If such a glorious destiny cannot fire your spirit,
If you will not shoulder the task for your own fame,
at least remember [your son] rising into his prime,
the hopes you lodge in [your son], your only heir—
you owe him Italy’s realm, the land of Rome!3
Shaken by the encounter, Aeneas commits himself once again to his duty and makes preparations for a swift departure. When Dido learns of his plans, she confronts Aeneas and hurls every insult and appeal to his emotions that she can in an attempt to get him to abandon his duty and stay with her. Virgil’s description of Aeneas’ response offers an image of a Stoic man:
As firm as a sturdy oak grown tough with age
when the Northwinds blasting off the Alps compete,
when fighting left and right, to wrench it from the earth,
and the winds scream, the trunk shudders, its leafy crest
showers across the ground but it clings firm to its rock,
its roots stretching as deep into the dark world below
as its crown goes towering toward the gale of heaven—
so firm the hero stands: buffeted left and right
by storms of appeals, he takes the full force
of love and suffering deep in his great heart.
His will stands unmoved.4
For all critiques of Aeneas that might be offered around this moment when he picks duty over Dido—taking the “full force of love and suffering deep in his great heart”—he stands firm in his convictions and remains uncompromisingly committed to his calling. With this decision at the end of his seven-year exile, the last major test of his commitment, Aeneas proves that neither high seas nor rough waters. Neither monsters nor maidans nor seven long years of unfruitful wandering could pull pious Aeneas from his purpose. Nothing could convince him, even if he stumbles, to abandon his post or shirk his station.
Even the harshest critic of the hero is forced to admit he’s nothing if not devoted.
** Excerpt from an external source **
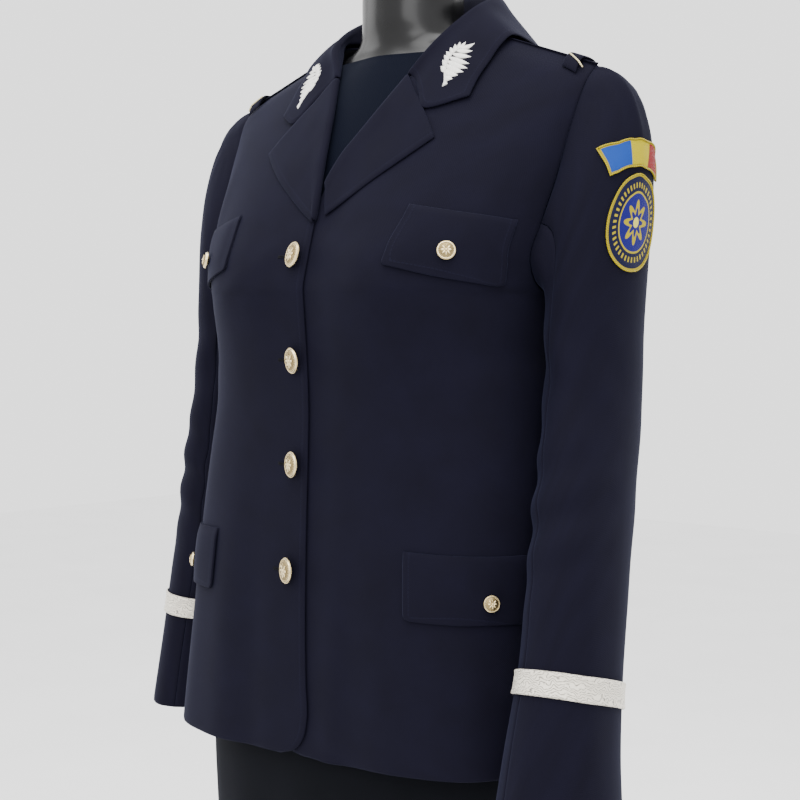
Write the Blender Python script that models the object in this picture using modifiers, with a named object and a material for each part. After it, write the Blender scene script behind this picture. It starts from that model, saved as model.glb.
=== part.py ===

And as someone who falls in the camp of being convinced (rightly or wrongly) that they’ve zeroed in on their calling—defined here as that place where one’s deepest joy meets the world’s greatest need—I can’t help but admire Aeneas.
In him, I can’t help but see something of the man that I hope to be. Somebody so absolutely dedicated to going wherever called that, once the instructions are received, they always have the courage to go, regardless of the fate that awaits.
There was once another moved by Aeneas’ devotion. A man named Clive who sprinkled many references to the ancient epic throughout his own body of work and wrote more than once about the poem’s deep influence on his own professional life.
Clive Staples Lewis. Better known to us today by initials C.S., he wrote after re-reading The Aeneid: “[t]he effect is one of the immense costliness of a vocation combined with a complete conviction that it is worth it.” Reflecting on the weight of one’s calling, Lewis continued: “To follow the vocation does not mean happiness: but once it has been heard, there is no happiness for those who do not follow.”
That, I think, is the real message of The Aeneid (at least in this season of my life). Find your calling; follow it relentlessly and accept the personal cost; go willingly where the divine orders send thee and trust the instructions when you’re lucky enough to receive them; serve those around you to the best of your ability; fulfill your destiny or die trying.
There is no other way to live. This is the way. To borrow from Nietzsche: “I know of no better life purpose than to perish in attempting the great and the impossible.”
P.S. Aeneas’ story is one that reminds us not only of Odysseus’ adventures in The Odyssey, but also of the Biblical narrative surrounding Moses and the Isrealites’ exile from Egypt throughout Exodus and of America’s founding—in both cases, a group of determined people crossing seas to establish a new home. These parallels, and more, will be discussed in my second book “This Way to the Stars: A History of the Hero.”
Until next time,
Fiat Lux.
Virgil, Aeneid, Book 1, line 11, p. 47 (Penguin Classics Deluxe Edition).
Virgil, Aeneid, Book 2, lines 364-72, p. 84 (Penguin Classics Deluxe Edition).
Virgil, Aeneid, Book 4, lines 330-45, p. 136-37 (Penguin Classics Deluxe Edition).
Virgil, Aeneid, Book 4, lines 555-65, p. 143 (Penguin Classics Deluxe Edition).